Seldom has an election had such last minute hiccups and glitches as this one. The LHC and Balochistan High Court’s (BHC’s) rejection of some delimitations of constituencies in their respective provinces, the Balochistan Assembly’s resolution asking for a delay in the elections on the spurious grounds of weather, Hajj, possible floods, etc, the Khyber Pakhtunkhwa (KP) former chief minister Pervez Khattak’s demand for simultaneous elections in former FATA and KP, and last but not least, the LHC’s verdict grounded in adherence to the provisions of the controversial Articles 62 and 63 inserted in the Constitution by General Ziaul Haq, all combined to rock the boat and engender extreme uncertainty about the elections. Pakistanis familiar with their country’s history suspected the ubiquitous hand of the establishment behind these seemingly unconnected developments, whose collective impact was to throw the country into a pit of dizzying uncertainty and fear of instability and chaos if the elections were delayed or cancelled. Kudos therefore to all the political parties, state institutions and superior judiciary for upholding the law and Constitution.
Although hinted at by former Leader of the Opposition Syed Khursheed Shah and other PPP leaders, the core issue around the LHC nomination forms verdict was the sovereign right of parliament to enact/change laws, including the Constitution. Some have argued that it was the ECP’s sole prerogative before the Election Reforms Act 2017 was promulgated to make rules regarding the process of elections. Was this privilege over and above the power of parliament to legislate on the matter? That interpretation seems a stretch, and feeds into the downgrading of parliament’s sovereignty that has been our bĂȘte noir since memory serves. No doubt the SC will have something to say on this when the appeals of the ECP and Ayaz Sadiq against the LHC order are heard.

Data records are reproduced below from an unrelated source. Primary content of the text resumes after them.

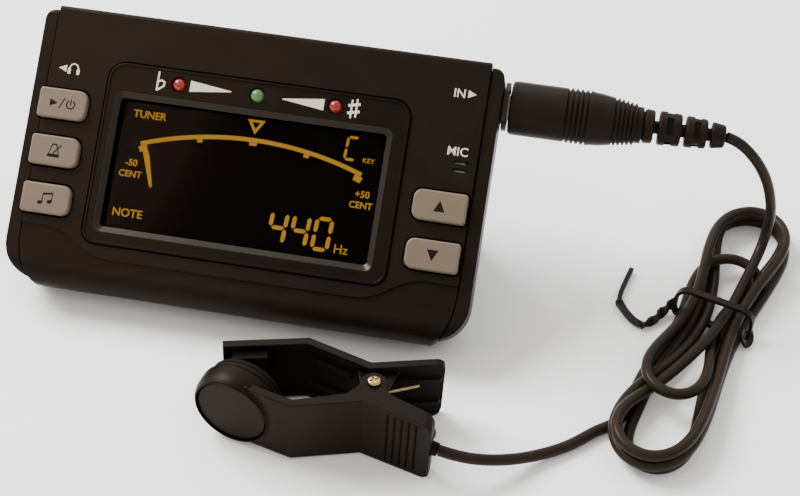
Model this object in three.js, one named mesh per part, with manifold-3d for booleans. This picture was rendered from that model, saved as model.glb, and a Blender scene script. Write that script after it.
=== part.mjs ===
// A pocket tuner and metronome that leans on its rear stand, with a jack lead and a spring clip pickup.
// Millimetres, +Z up, +X along the case's width. The table is the plane Z = 0.
import * as THREE from 'three';
import { mergeVertices } from 'three/addons/utils/BufferGeometryUtils.js';
import Module from 'manifold-3d';

const wasm = await Module();
wasm.setup();

// ---------------------------------------------------------------- driving dimensions
const GAP = 0.3;

// The case, in its own axes: x to the right, y up the face, z out of the face, z = 0 at the back.
const CASE_WIDTH = 107;
const CASE_HEIGHT = 64.5;
const CASE_DEPTH = 17;
const SHELL_SPLIT = 8.2;
const WALL = 2;
const END_STEP = 1;
const LEAN = THREE.MathUtils.degToRad(41.8);
const FOOT_CUT = 3.4;
const CASE_PLACE = [-0.65, -1.85];

const SCREW_PLACES = [[-46, 57.9], [10, 57.9], [14.5, 8], [46, 8]];

const BEZEL = { left: -36, right: 34, bottom: 11.2, top: 53 };
const WINDOW = { left: -32.5, right: 29.3, bottom: 15.3, top: 45.1 };
const LED_X = { led_flat: -19.5, led_center: -1.3, led_sharp: 16.8 };
const LED_Y = 49.7;

const BUTTON_HEIGHT = 6.9;
const BUTTON_ROWS = [41.5, 30.55, 19.5];
const LEFT_BUTTONS = [-51.1, -39.7];
const RIGHT_BUTTONS = [37.5, 49.7];
const BUTTON_TOP = 18.2;
const BUTTON_FOOT = 15.1;

const BATTERY_LENGTH = 44.5;
const BATTERY_RADIUS = 5.1;
const BAY = { left: -40, right: 8.8, bottom: 6.4, top: 29.6 };
const BATTERY_Z = 7.4;

const RECESS = { left: 11, right: 47, bottom: 12, top: 40.4, depth: 3.4 };
const HINGE_Y = 38;
const HINGE_Z = 1.7;
const LEG_LENGTH = 24;
const LEG_TIP_RADIUS = 1.2;

const JACK_Y = 56.5;
const JACK_Z = 8.5;
const HEADPHONE_Y = 49.5;

// The plug, along x from the case's end.
const PLUG_START = 55.3;
const PLUG_BODY_LENGTH = 30;
const RELIEF_END = 104.2;
const PLUG_TIP_X = 24.3;

// The clip, in its own axes: u towards the handles, v towards the upper arm, w up, from the pivot.
const CLIP_PLACE = [36.55, -33.35, 8.65];
const CLIP_HEADING = THREE.MathUtils.degToRad(1.3);
const CLIP_TILT = 0.02;
const CLIP_WIDTH = 16.6;
const ARM_LINE = [[-33.5, 5.2], [-15.6, 9.9], [-1.5, 5.6], [13.6, 9.9]];
const ARM_WALL = 1.4;
const ARM_RIM = 2.6;
const HANDLE_RIM = 3.4;
const BOSS_RADIUS = 2.85;
const DISC_PLACE = [-29, -7.2];
const DISC_OUT = [-0.24, -0.971];
const DISC_RADIUS = 9.2;
const DISC_THICKNESS = 5.4;
const GLAND_PLACE = [12.9, -7.65, 0];
const GLAND_AXIS = [0.962, -0.274];
const GLAND_RADIUS = 1.5;

// The cord, on the table's axes.
const CORD_RADIUS = 1.25;
const HANK = { x: 105.95, y: 10.35, heading: 73.3, length: 93.4, width: 20.6, height: 7.8 };

// ---------------------------------------------------------------- materials
function finish(color, roughness, metalness = 0) {
  return new THREE.MeshStandardMaterial({ color, roughness, metalness });
}
const CASE_BLACK = finish(0x1c1917, 0.5);
const GLOSS_BLACK = finish(0x141210, 0.25);
const BUTTON_GREY = finish(0xa39a90, 0.45);
const SOFT_BLACK = finish(0x171513, 0.8);
const CORD_BLACK = finish(0x151312, 0.5);
const BRASS = finish(0xb08d5e, 0.35, 1);
const STEEL = finish(0xb4b4b2, 0.3, 1);
const CLEAR = finish(0x201c1a, 0.1);
const PANEL = finish(0x100806, 0.3);
const DIFFUSER = finish(0xe8e4d8, 0.6);
const RED_LENS = finish(0x961a06, 0.25);
const GREEN_LENS = finish(0x5f8b50, 0.25);
const BOARD = finish(0x1f5a34, 0.5);
const BATTERY_SLEEVE = finish(0x3c4650, 0.35);

// ---------------------------------------------------------------- shape helpers
function volumeOf(position, index) {
  const a = new THREE.Vector3();
  const b = new THREE.Vector3();
  const c = new THREE.Vector3();
  let volume = 0;
  for (let i = 0; i < index.length; i += 3) {
    a.fromBufferAttribute(position, index[i]);
    b.fromBufferAttribute(position, index[i + 1]);
    c.fromBufferAttribute(position, index[i + 2]);
    volume += a.dot(b.cross(c)) / 6;
  }
  return volume;
}

// A closed three.js geometry as a solid that can be joined and cut.
function solid(geometry) {
  const bare = geometry.clone();
  bare.deleteAttribute('normal');
  bare.deleteAttribute('uv');
  const merged = mergeVertices(bare, 1e-4);
  const index = [];
  for (let i = 0; i < merged.index.count; i += 3) {
    const corners = [merged.index.getX(i), merged.index.getX(i + 1), merged.index.getX(i + 2)];
    if (new Set(corners).size === 3) {
      index.push(...corners);
    }
  }
  if (volumeOf(merged.attributes.position, index) < 0) {
    index.reverse();
  }
  return new wasm.Manifold(new wasm.Mesh({
    numProp: 3,
    vertProperties: new Float32Array(merged.attributes.position.array),
    triVerts: new Uint32Array(index),
  }));
}

function piece(name, body, material) {
  const data = body.getMesh();
  const geometry = new THREE.BufferGeometry();
  geometry.setAttribute('position', new THREE.BufferAttribute(new Float32Array(data.vertProperties), 3));
  geometry.setIndex(new THREE.BufferAttribute(new Uint32Array(data.triVerts), 1));
  geometry.computeVertexNormals();
  const mesh = new THREE.Mesh(geometry, material);
  mesh.name = name;
  return mesh;
}

function union(...bodies) {
  return bodies.reduce((joined, body) => joined.add(body));
}

function without(body, ...cutters) {
  return cutters.reduce((left, cutter) => left.subtract(cutter), body);
}

function block(x0, x1, y0, y1, z0, z1) {
  const geometry = new THREE.BoxGeometry(x1 - x0, y1 - y0, z1 - z0);
  geometry.translate((x0 + x1) / 2, (y0 + y1) / 2, (z0 + z1) / 2);
  return solid(geometry);
}

// A rod of a radius from one point to another.
function rod(from, to, radius, sides = 20) {
  const start = new THREE.Vector3(...from);
  const along = new THREE.Vector3(...to).sub(start);
  const geometry = new THREE.CylinderGeometry(radius, radius, along.length(), sides);
  const turn = new THREE.Quaternion().setFromUnitVectors(
    new THREE.Vector3(0, 1, 0),
    along.clone().normalize(),
  );
  geometry.applyQuaternion(turn);
  geometry.translate(...start.addScaledVector(along, 0.5).toArray());
  return solid(geometry);
}

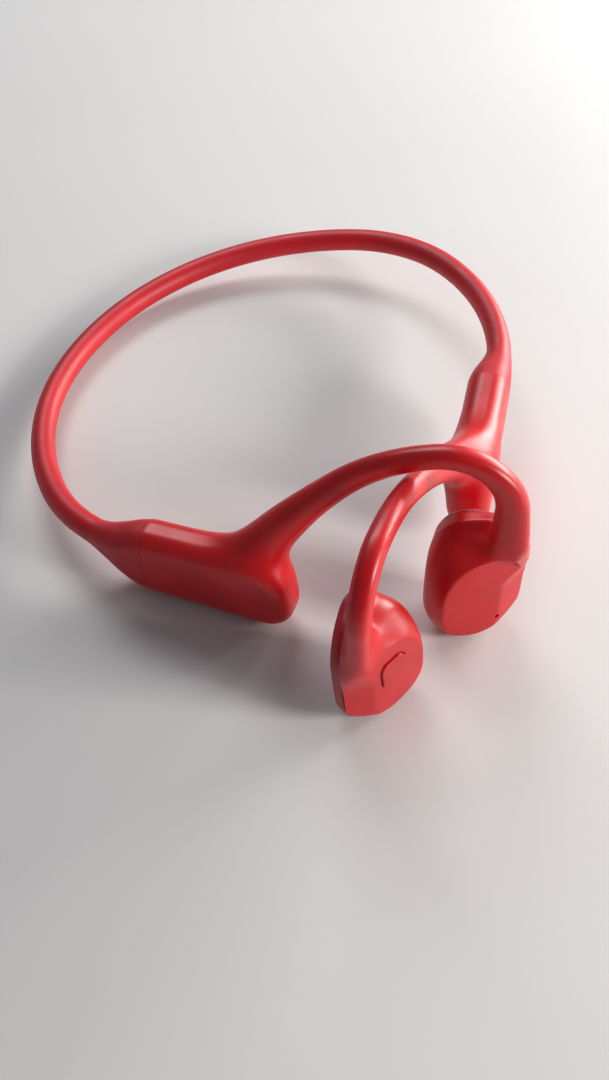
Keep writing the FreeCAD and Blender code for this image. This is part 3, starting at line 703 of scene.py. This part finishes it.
SKIN = soft_touch("skin_red", (0.60, 0.0015, 0.006), 0.36)
BAND_RED = soft_touch("band_red", (0.56, 0.003, 0.012), 0.48)
PAD_RED = soft_touch("pad_red", (0.38, 0.003, 0.022), 0.46)
BUTTON_RED = soft_touch("button_red", (0.58, 0.002, 0.009), 0.4)
STUFF = {
    "silicone_red": BAND_RED,
    "silicone_boot": BAND_RED,
    "coated_shell": SKIN,
    "pad_red": PAD_RED,
    "button_red": BUTTON_RED,
    "spring_wire": solid_stuff("titanium_wire", (0.55, 0.54, 0.52), 0.32, 1.0),
    "cable_black": solid_stuff("cable_black", (0.02, 0.02, 0.02), 0.5),
    "gasket": solid_stuff("gasket_rubber", (0.03, 0.03, 0.03), 0.6),
    "screws": solid_stuff("black_steel", (0.08, 0.08, 0.085), 0.35, 1.0),
    "soft_iron": solid_stuff("soft_iron", (0.5, 0.5, 0.52), 0.3, 1.0),
    "magnet_plate": solid_stuff("magnet_plate", (0.7, 0.7, 0.72), 0.18, 1.0),
    "copper": solid_stuff("copper_winding", (0.7, 0.3, 0.13), 0.3, 1.0, scale=2500.0),
    "spring_steel": solid_stuff("spring_steel", (0.6, 0.6, 0.62), 0.25, 1.0),
    "circuit_board": solid_stuff("solder_mask", (0.01, 0.12, 0.05), 0.35),
    "black_plastic": solid_stuff("black_plastic", (0.02, 0.02, 0.022), 0.4),
    "metal_can": solid_stuff("metal_can", (0.65, 0.65, 0.67), 0.28, 1.0),
    "battery_foil": solid_stuff("battery_foil", (0.6, 0.6, 0.62), 0.35, 1.0, scale=400.0),
    "foam": solid_stuff("foam", (0.05, 0.05, 0.05), 0.9, height=0.0001),
    "gold": solid_stuff("gold_contact", (0.8, 0.55, 0.2), 0.22, 1.0),
    "light_pipe": solid_stuff("light_pipe", (0.75, 0.74, 0.7), 0.3),
}
for subpart in frame["record"]["subparts"]:
    node = frame["nodes"][subpart["node"]]
    node.data.materials.clear()
    node.data.materials.append(STUFF[subpart["material_slot"]])


# ---- pieces ----
left_rings, right_rings = band_rings("left"), band_rings("right")
band_vertices, band_faces = loft(left_rings[::-1] + right_rings[1:])
make_piece("neckband_cover", band_vertices, band_faces, "headset", BAND_RED,
           ["neckband_sleeve", "left_boot", "right_boot"])

for arm in ("left", "right"):
    hook = Hook(arm)
    can = np.array(CAN_PLACE[arm])
    low = np.minimum([SEAM_A - 1, -POD_HALF_WIDTH - 1, -14], can - [11.5, 8, 15.5])
    low = np.minimum(low, hook.centre.min(0) - 5)
    high = np.maximum([POD_FRONT + 1, POD_HALF_WIDTH + 1, 10], can + [11.5, 9.5, 15.5])
    high = np.maximum(high, hook.centre.max(0) + 5)
    form_piece(arm + "_arm_skin", arm, arm_form(arm, hook), low, high, SKIN_STEP, "headset",
               SKIN,
               [arm + "_pod_outer_shell", arm + "_pod_inner_shell", arm + "_pod_gasket",
                arm + "_pod_screws", arm + "_hook_sleeve", arm + "_transducer_shell"])
    form_piece(arm + "_pad_skin", arm, lambda p: pad_form(p - can), can - [11, 9.5, 15.5],
               can + [11, -4.5, 15.5], PAD_STEP, arm + "_pad", PAD_RED,
               [arm + "_contact_pad"])


def button_form(p):
    """The multifunction button's cap, standing a little proud of the facet."""
    q = p - np.array(CAN_PLACE["left"])
    ahead, across = facet_axes(q)
    outline = polygon(across, q[:, 2], BUTTON_CORNERS) - BUTTON_ROUNDING
    form = both(outline, ahead - FACET_DISTANCE - BUTTON_PROUD, BUTTON_EDGE)
    return both(form, FACET_DISTANCE - BUTTON_ROOT - ahead, BACK_EDGE)


left_can = np.array(CAN_PLACE["left"])
form_piece("multifunction_button_skin", "left", button_form, left_can + [-4, -3, -7],
           left_can + [8, 9, 7], BUTTON_STEP, "multifunction_button", BUTTON_RED,
           ["multifunction_button"])


def volume_form(name):
    """A volume button's cap with its raised plus or minus."""
    button_a = VOLUME_BUTTON_A[name]
    bottom = pod_bottom(button_a)
    long, thin = SIGN_HALF

    def form(p):
        a, b, c = p.T
        outline = rounded_rectangle(a - button_a, b, *VOLUME_HALF, VOLUME_CORNER)
        cap = both(outline, bottom - VOLUME_PROUD - c, VOLUME_EDGE)
        cap = both(cap, c - bottom - VOLUME_ROOT, BACK_EDGE)
        bar = np.maximum(np.abs(a - button_a) - long, np.abs(b) - thin)
        if name == "volume_up_button":
            bar = np.minimum(bar, np.maximum(np.abs(a - button_a) - thin, np.abs(b) - long))
        sign = np.maximum(bar, bottom - VOLUME_PROUD - SIGN_PROUD - c)
        sign = np.maximum(sign, c - bottom)
        return np.minimum(cap, sign)

    return form, button_a, bottom


for name in VOLUME_BUTTON_A:
    form, button_a, bottom = volume_form(name)
    form_piece(name + "_skin", "right", form, (button_a - 3.4, -2, bottom - 0.8),
               (button_a + 3.4, 2, bottom + 1.4), VOLUME_STEP, name, BUTTON_RED,
               [name])


# ---- floor, light and camera ----
floor_material, nodes, links, shader = new_material("pale_floor")
varied(nodes, links, shader, (0.70, 0.69, 0.68), (0.73, 0.72, 0.71), 6.0)
shader.inputs["Roughness"].default_value = 0.6
floor_mesh = bpy.data.meshes.new("floor")
reach = 3.0
corners = [(-reach, -reach, 0), (reach, -reach, 0), (reach, reach, 0), (-reach, reach, 0)]
floor_mesh.from_pydata(corners, [], [(0, 1, 2, 3)])
floor_mesh.materials.append(floor_material)
floor = bpy.data.objects.new("floor", floor_mesh)
bpy.context.scene.collection.objects.link(floor)
floor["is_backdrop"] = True

world = bpy.data.worlds.new("studio")
world.use_nodes = True
world.node_tree.nodes["Background"].inputs["Color"].default_value = (0.9, 0.93, 1.0, 1.0)
world.node_tree.nodes["Background"].inputs["Strength"].default_value = 0.17
bpy.context.scene.world = world
bpy.context.scene.view_settings.view_transform = "Standard"


def softbox(name, place, aim, width, height, power, colour):
    """A rectangular soft light at a place, turned to its aim; metres and watts."""
    lamp = bpy.data.lights.new(name, "AREA")
    lamp.shape = "RECTANGLE"
    lamp.size, lamp.size_y = width, height
    lamp.energy = power
    lamp.color = colour
    holder = bpy.data.objects.new(name, lamp)
    holder.location = place
    holder.rotation_euler = (Vector(aim) - Vector(place)).to_track_quat("-Z", "Y").to_euler()
    bpy.context.scene.collection.objects.link(holder)


softbox("key", (0.36, -0.44, 0.26), (0.0, -0.04, 0.01), 0.16, 0.16, 2.6, (1.0, 0.97, 0.94))
softbox("window", (0.58, 0.06, 0.17), (0.0, -0.02, 0.03), 0.4, 0.16, 4.2, (1.0, 0.98, 0.95))
softbox("back", (0.16, 0.55, 0.60), (0.0, 0.0, 0.02), 0.4, 0.25, 2.4, (0.97, 0.98, 1.0))

camera = bpy.data.cameras.new("camera")
camera.sensor_fit = "VERTICAL"
camera.sensor_height = 36.0
camera.lens = 32.65
camera.clip_start = 0.01
holder = bpy.data.objects.new("camera", camera)
holder.location = (-0.0782, -0.14279, 0.1848)
holder.rotation_euler = Vector((0.28523, 0.51668, -0.80727)).to_track_quat("-Z", "Y").to_euler()
bpy.context.scene.collection.objects.link(holder)
bpy.context.scene.camera = holder

boxes = {"cad": cad_box, "visual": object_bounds()}
plain = {name: [list(map(float, corner)) for corner in box] for name, box in boxes.items()}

Meanwhile these legal battles are not the only hitches to the smooth holding of the elections. Apart from Sindh, there is so far no consensus in Punjab, KP or Balochistan between the outgoing chief ministers and leaders of the opposition of these respective provinces on a name for caretaker chief minister. The process seems headed, via the failure of the parliamentary committees to which the matter will first be referred, to the ECP finally deciding the names from the lists forwarded to it by each side in these three provinces. Syed Khursheed Shah reflected more than a grain of truth when he said the PPP’s political maturity had produced consensus on the caretaker prime minister and chief minister Sindh, whereas the immaturity of the political parties in the other three provinces had created the mess on display, in which the PTI’s famous U-turns were elevated to absurd heights.
Articles 62 and 63could not be repealed or amended through the 18th Amendment because of resistance by some parties to their removal/change. They are grounded on the principle that aspirants to high office or those in high office must be demonstrably sadiq and ameen (truthful and trustworthy), although these categories can prove to be subjective. The nomination forms in use in the 2013 elections, to which the LHC wanted a return, were simplified by the Election Reforms Act 2017 to exclude 19 questions regarding the aspiring candidates. These included information about defaulted loans; spouses, dependents and business interests; criminal proceedings; occupation; tax and income; foreign travel; contribution to constituency from which the aspiring candidate may have been previously elected; political donations; net assets; foreign passports and last but not least, educational qualification.
This last provision was the lingering desiderata of Musharraf’s 2002 addition of graduation as a necessary condition to stand in elections. On the one hand, this measure deprived with one fell stroke the millions of citizens who do not have a graduation degree from standing in elections. This disenfranchisement was a backward step, running against the grain of such educational qualifications gradually but incrementally falling by the wayside in mature democracies. It also deprived the working masses and their leaders and representatives of the chance to run in elections. On the other hand, given the character of our political class, it harvested a rich menu of aspiring candidates resorting to submitting fake degrees to keep their foot in the electoral door. Some of these fake degrees were later exposed and their owners disqualified, but the whole episode left the political class looking even shoddier than usual.
The country is breathing a sigh of relief that the threat of a postponement or cancellation of the elections has been firmly and decisively scotched by the SC. The electoral games therefore are now set to begin. However, a niggling question remains: what, if anything, apart from ballot fodder, have the working people to do with these (or any parliamentary) elections? Can they hope that the tall promises of the political parties seeking their votes will this time be translated after the campaign dust settles into a better life and future for them and their children? Not if the track record is any guide. Should the working people, and those who aspire to lead and represent them, then be indifferent to the outcome of these elections? There is little doubt that elections in our country have never strayed from the script of contention amongst the discrete factions of the ruling elite, organized into political parties, to decide which set of privileged vested interests will hold the reins of power. When allowed by the ever-present shadow of the establishment, elections in our history have never gone beyond this unstated goal. The virtually voiceless working people, hampered by lack of resources in a contest run by big money, must nevertheless see which faction of the ruling elite is for them the lesser evil, and at the same time intervene in the relatively freer atmosphere of an election campaign to bring home their message of the real change required to improve their lives. This real change cannot be predicated on anything else but a redistribution of wealth, income and power to allow the teeming masses a long denied entry onto the stage of history.